"""
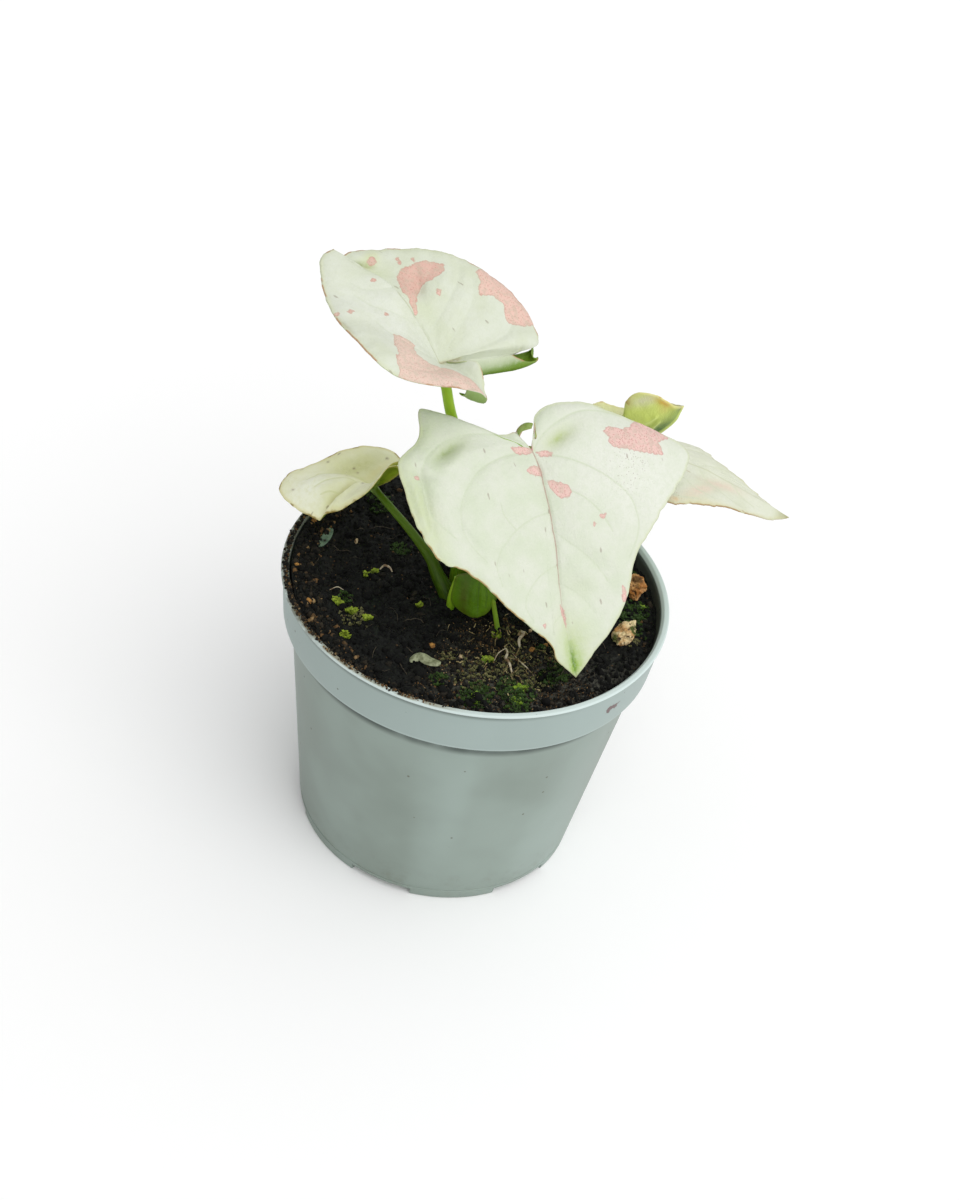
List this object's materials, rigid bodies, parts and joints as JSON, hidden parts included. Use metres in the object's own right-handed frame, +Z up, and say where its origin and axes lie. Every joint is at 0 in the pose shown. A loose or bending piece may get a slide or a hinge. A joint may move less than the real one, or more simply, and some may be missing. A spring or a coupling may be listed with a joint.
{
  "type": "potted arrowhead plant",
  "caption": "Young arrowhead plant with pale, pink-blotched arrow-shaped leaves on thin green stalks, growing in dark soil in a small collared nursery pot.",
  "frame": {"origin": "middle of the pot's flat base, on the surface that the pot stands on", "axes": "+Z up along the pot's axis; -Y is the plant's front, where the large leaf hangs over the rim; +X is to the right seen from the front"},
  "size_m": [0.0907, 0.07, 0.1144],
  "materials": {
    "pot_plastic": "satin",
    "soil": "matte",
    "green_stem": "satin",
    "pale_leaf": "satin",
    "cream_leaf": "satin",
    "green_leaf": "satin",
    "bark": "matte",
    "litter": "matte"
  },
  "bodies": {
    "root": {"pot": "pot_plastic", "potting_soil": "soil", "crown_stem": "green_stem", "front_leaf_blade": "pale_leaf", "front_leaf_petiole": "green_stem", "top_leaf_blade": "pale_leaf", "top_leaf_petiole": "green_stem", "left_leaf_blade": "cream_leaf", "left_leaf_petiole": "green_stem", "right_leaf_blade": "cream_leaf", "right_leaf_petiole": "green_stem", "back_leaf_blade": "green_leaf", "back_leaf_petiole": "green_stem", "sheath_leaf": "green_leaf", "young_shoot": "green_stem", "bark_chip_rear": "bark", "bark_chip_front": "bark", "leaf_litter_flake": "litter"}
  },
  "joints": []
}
"""
"""
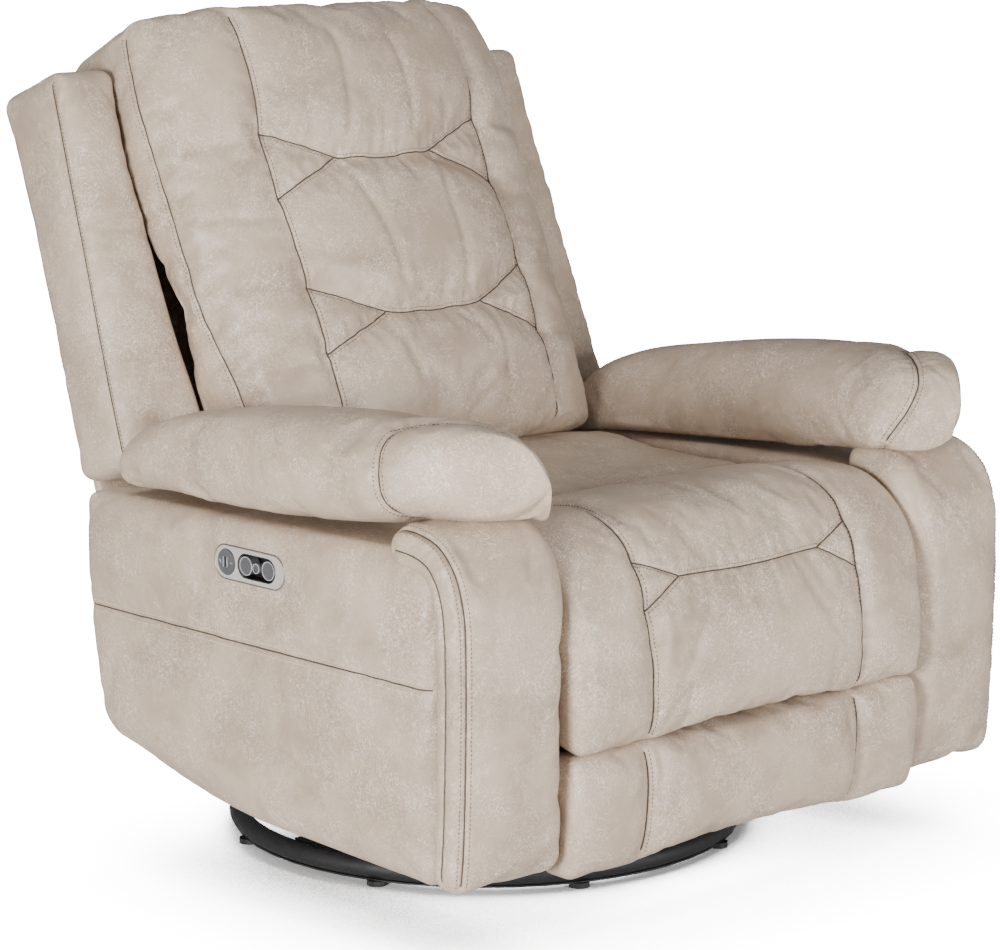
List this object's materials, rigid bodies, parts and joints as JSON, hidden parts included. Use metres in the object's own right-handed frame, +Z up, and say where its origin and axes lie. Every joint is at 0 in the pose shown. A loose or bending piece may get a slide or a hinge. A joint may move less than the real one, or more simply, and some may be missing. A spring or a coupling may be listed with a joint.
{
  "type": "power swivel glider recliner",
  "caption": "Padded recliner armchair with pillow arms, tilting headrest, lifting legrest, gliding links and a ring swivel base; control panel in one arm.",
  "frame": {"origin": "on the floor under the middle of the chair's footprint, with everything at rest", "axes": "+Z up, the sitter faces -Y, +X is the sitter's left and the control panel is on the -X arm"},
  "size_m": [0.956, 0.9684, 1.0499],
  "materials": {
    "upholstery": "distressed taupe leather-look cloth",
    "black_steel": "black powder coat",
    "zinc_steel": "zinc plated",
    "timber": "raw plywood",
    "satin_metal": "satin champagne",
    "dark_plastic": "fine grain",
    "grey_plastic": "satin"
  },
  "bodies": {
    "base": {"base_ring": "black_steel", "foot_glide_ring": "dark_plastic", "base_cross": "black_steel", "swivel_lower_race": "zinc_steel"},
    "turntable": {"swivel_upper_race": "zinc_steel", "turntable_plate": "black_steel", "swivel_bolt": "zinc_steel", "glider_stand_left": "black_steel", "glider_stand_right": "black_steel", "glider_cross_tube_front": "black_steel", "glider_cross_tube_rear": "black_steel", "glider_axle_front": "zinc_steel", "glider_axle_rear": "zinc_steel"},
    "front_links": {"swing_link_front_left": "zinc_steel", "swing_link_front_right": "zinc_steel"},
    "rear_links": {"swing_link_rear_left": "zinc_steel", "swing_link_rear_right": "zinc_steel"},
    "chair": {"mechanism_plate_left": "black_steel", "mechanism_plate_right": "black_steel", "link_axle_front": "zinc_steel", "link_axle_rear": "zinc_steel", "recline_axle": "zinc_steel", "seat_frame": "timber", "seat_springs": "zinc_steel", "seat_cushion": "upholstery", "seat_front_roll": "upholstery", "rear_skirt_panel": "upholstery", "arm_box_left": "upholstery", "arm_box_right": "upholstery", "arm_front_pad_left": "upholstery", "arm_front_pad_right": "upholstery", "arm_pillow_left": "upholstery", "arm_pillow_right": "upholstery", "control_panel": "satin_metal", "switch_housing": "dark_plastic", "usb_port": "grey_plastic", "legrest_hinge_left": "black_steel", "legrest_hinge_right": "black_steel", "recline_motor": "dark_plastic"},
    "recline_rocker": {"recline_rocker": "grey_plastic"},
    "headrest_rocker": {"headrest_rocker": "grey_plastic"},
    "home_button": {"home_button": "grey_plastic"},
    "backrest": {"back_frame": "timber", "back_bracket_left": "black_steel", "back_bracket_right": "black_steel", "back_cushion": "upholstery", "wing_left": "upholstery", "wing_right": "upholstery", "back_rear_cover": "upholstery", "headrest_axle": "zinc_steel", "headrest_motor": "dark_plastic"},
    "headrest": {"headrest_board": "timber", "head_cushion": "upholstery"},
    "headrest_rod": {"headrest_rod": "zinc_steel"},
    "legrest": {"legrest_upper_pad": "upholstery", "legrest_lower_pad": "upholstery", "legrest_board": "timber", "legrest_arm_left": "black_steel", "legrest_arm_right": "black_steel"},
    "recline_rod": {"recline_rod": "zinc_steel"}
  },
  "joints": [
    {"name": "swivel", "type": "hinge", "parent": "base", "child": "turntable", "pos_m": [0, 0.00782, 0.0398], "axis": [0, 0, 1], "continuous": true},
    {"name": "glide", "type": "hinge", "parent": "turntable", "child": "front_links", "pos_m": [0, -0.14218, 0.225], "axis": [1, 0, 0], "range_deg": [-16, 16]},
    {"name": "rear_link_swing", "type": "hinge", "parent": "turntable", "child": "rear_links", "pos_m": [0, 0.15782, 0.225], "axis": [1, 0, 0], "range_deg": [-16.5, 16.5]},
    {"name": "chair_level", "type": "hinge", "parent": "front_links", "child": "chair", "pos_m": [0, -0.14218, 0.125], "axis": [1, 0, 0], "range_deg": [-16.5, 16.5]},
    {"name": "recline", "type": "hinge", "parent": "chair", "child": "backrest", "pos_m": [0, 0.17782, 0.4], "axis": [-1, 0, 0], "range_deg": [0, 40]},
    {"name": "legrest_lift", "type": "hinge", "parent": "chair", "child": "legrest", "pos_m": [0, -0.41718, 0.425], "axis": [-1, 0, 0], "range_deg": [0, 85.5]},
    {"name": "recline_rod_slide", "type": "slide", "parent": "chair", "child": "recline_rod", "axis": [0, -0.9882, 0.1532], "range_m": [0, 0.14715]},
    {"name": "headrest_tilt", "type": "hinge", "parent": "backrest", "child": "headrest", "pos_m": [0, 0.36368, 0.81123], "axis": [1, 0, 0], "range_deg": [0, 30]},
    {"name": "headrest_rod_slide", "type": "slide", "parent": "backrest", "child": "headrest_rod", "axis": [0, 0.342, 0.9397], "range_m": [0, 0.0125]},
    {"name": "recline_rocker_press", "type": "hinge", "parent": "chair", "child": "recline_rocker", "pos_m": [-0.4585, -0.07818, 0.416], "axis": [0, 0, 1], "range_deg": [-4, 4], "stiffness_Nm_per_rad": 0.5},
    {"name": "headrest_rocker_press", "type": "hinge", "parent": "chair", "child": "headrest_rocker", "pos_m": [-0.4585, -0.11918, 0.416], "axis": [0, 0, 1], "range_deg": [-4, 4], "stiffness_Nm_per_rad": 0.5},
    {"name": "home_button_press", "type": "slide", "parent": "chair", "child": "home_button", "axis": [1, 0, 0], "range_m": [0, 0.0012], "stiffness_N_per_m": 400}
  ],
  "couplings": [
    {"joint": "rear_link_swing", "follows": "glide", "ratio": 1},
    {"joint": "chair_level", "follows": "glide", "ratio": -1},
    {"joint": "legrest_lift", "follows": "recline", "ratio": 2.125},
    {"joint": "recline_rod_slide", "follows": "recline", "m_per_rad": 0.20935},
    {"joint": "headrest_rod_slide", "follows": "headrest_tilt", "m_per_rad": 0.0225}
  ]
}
"""
### Exercise goal
Report only a number: how many lines in the material above contain the string "joints".

### Exercise result
4